Why is the issue of same sex relationships the ‘catalyst’ for division when false teaching about the resurrection or the atonement or the uniqueness of Christ has not been? I think the answer to this is that the formularies of the church, adherence to Scripture, Creed and BCP have never changed even when individual church leaders have deviated from this orthodox foundation.
In the event that a Diocese formally affirms same sex practice the issue that arises is whether Anglicans of diverse view can continue to fellowship with one another. I am not persuaded that the character of the holy life is a matter upon which we can differ and still maintain godly unity with the truth of the apostles and the mutually indwelling life of the Father and Son (Jn 17:20-21).
The Anglican Future Conference 2015 to take place in Melbourne next year (March 24-27) and jointly hosted by EFAC and the Fellowship of Confessing Anglicans-Australia will be a key opportunity for evangelicals to address the challenges of mission in the contemporary context and to contend together for the maintenance of the ‘faith once delivered’ within our own Australian Anglican context.

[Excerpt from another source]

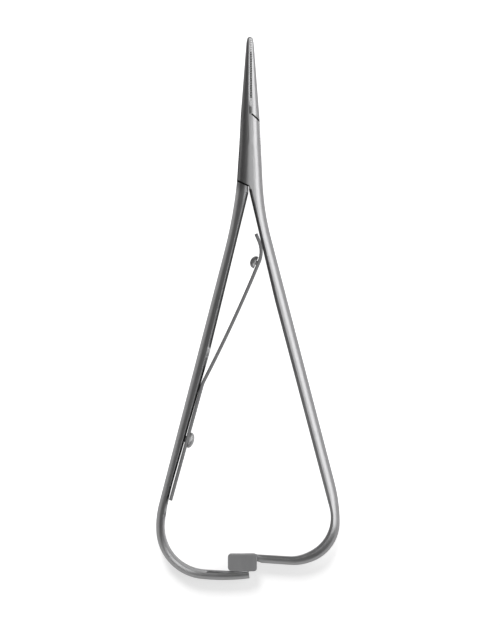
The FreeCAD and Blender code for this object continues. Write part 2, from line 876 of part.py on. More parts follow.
def stadium(half_length, radius):
    """Slot outline: two straight sides joined by half circles, along local x."""
    normal = Vector(0, 0, 1)
    right = Part.ArcOfCircle(Part.Circle(Vector(half_length, 0, 0), normal, radius),
                             -math.pi / 2, math.pi / 2)
    left = Part.ArcOfCircle(Part.Circle(Vector(-half_length, 0, 0), normal, radius),
                            math.pi / 2, 3 * math.pi / 2)
    return [right, Part.LineSegment(right.EndPoint, left.StartPoint), left,
            Part.LineSegment(left.EndPoint, right.StartPoint)]


def make_leaf_spring():
    body = new_body("leaf_spring")
    start = leaf_start()
    profile = new_sketch(body, "leaf_section",
                         rectangle(size("leaf_thickness") / 2, size("leaf_width") / 2),
                         upright(start.point, start.heading))
    sweep(body, "leaf", "PartDesign::AdditivePipe", profile, leaf_path(start))
    hole = size("spring_screw_shank") / 2 + size("leaf_hole_clearance")
    seat = spring_screw_seat()
    seat.heading -= 90.0
    outline = new_sketch(body, "screw_hole_outline", [circle(hole)], side_plane(seat))
    pocket(body, "screw_hole", outline, length="Sizes.leaf_thickness * 3")
    slot = new_sketch(body, "guide_slot_outline",
                      stadium(size("guide_slot_length") / 2,
                              size("guide_shank") / 2 + size("leaf_hole_clearance")),
                      side_plane(guide_crossing()))
    pocket(body, "guide_slot", slot, length="Sizes.leaf_thickness * 3")
    return body


def make_screw(label, seat, names, lift):
    """Domed, slotted screw turned about its own axis, set on a seat point with its head out."""
    body = new_body(label)
    diameter, height, shank, length = names
    head, dome = size(diameter) / 2, size(height)
    rim = dome * 0.35
    stem = size(shank) / 2
    rise = dome - rim
    radius = (head ** 2 + rise ** 2) / (2 * rise)
    middle = math.asin(head / radius) / 2
    edges = [
        Part.LineSegment(Vector(-size(length), 0, 0), Vector(-size(length), stem, 0)),
        Part.LineSegment(Vector(-size(length), stem, 0), Vector(0, stem, 0)),
        Part.LineSegment(Vector(0, stem, 0), Vector(0, head, 0)),
        Part.LineSegment(Vector(0, head, 0), Vector(rim, head, 0)),
        Part.Arc(Vector(rim, head, 0),
                 Vector(dome - radius * (1 - math.cos(middle)), radius * math.sin(middle), 0),
                 Vector(dome, 0, 0)),
        Part.LineSegment(Vector(dome, 0, 0), Vector(-size(length), 0, 0)),
    ]
    profile = new_sketch(body, label + "_profile", edges)
    turned = body.newObject("PartDesign::Revolution", label + "_turned")
    turned.Profile = profile
    turned.ReferenceAxis = (profile, ["H_Axis"])
    turned.Angle = 360.0
    groove = [Part.LineSegment(Vector(*first, 0), Vector(*second, 0)) for first, second in (
        ((dome - size("driver_depth"), -FAR), (dome + size("driver_spare"), -FAR)),
        ((dome + size("driver_spare"), -FAR), (dome + size("driver_spare"), FAR)),
        ((dome + size("driver_spare"), FAR), (dome - size("driver_depth"), FAR)),
        ((dome - size("driver_depth"), FAR), (dome - size("driver_depth"), -FAR)))]
    sketch = new_sketch(body, label + "_driver_outline", groove)
    pocket(body, label + "_driver", sketch, length="Sizes.driver_width")
    angle = math.radians(seat.heading)
    body.Placement = Placement(Vector(seat.point[0] + lift * math.cos(angle),
                                      seat.point[1] + lift * math.sin(angle),
                                      size("depth") / 2),
                               Rotation(Vector(0, 0, 1), seat.heading))
    return body


def make_spring_screw():
    names = ("spring_screw_head", "spring_screw_dome", "spring_screw_shank",
             "spring_screw_length")
    return make_screw("spring_screw", spring_screw_seat(), names,
                      size("leaf_thickness") / 2 + size("head_gap"))


def make_guide_screw():
    names = ("guide_head", "guide_dome", "guide_shank", "guide_length")
    return make_screw("guide_screw", guide_screw_seat(), names, size("guide_standoff"))


def tap(body, name, seat, shank, depth):
    """Blind hole for a screw's shank, sunk from a handle's inner face along the screw's axis."""
    point = Trail(seat.point, seat.heading + 180.0).line(size(depth) / 2).point
    outline = new_sketch(body, name + "_outline", [circle(size(shank) / 2)],
                         upright(point, seat.heading))
    pocket(body, name, outline, length=f"Sizes.{depth}")


def check(document):
    """Stop if any object failed to compute."""
    for item in document.Objects:
        if "Invalid" in item.State or "Error" in item.State:
            raise RuntimeError(f"{item.Name} failed: {item.State}")


def export(body):
    shape = body.Shape
    if shape.isNull() or not shape.isValid():
        raise RuntimeError(f"{body.Label} has no valid shape")
    shape.exportStep(f"parts/{body.Label}.step")
    print(body.Label, "solids", len(shape.Solids), "faces", len(shape.Faces),
          "volume", round(shape.Volume, 2), shape.BoundBox)


def main():
    makers = (make_box_half, make_through_half, make_joint_pin, make_leaf_spring,
              make_spring_screw, make_guide_screw)
    bodies = [maker() for maker in makers]
    DOC.recompute()
    check(DOC)
    os.makedirs("parts", exist_ok=True)
    for body in bodies:
        export(body)


main()
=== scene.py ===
import math

import bmesh
import bpy
import numpy as np
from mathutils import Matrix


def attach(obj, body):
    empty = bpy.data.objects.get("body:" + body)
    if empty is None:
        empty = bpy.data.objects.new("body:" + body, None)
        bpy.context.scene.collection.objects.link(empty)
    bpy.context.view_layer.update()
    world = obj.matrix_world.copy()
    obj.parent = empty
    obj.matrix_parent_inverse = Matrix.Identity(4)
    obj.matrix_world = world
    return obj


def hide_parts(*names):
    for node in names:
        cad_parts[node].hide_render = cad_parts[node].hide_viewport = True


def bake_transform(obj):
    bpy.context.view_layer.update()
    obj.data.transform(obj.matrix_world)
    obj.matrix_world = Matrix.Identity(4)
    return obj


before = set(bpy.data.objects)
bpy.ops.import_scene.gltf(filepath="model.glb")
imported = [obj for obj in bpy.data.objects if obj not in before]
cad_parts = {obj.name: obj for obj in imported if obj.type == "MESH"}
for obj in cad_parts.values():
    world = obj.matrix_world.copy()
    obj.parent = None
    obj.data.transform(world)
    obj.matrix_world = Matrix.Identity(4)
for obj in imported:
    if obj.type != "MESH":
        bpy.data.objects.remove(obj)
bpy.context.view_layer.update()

MM = 0.001

# The photograph's frame: 0.258 mm to a pixel, with the joint's pin at pixel 250, 152.
PIXEL = 0.258 * MM
FRAME_WIDTH, FRAME_HEIGHT = 500, 625
PIN_PIXEL = (250.0, 152.0)
CAMERA_HEIGHT = 1.5
SENSOR = 36.0

THROUGH_SIDE = "through_side"
BOX_SIDE = "box_side"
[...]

In the meantime, remember the exhortations of Jude: Contend for the faith that was once for all entrusted to God’s holy people. Remember that the apostles foretold there would be scoffers who follow their own ungodly desires in the last days; build yourselves up in faith and prayer in the Holy Spirit so as to keep yourself in God’s love; save others by snatching them from the fire and show mercy to all. (Jude 3, 17-18, 20-23).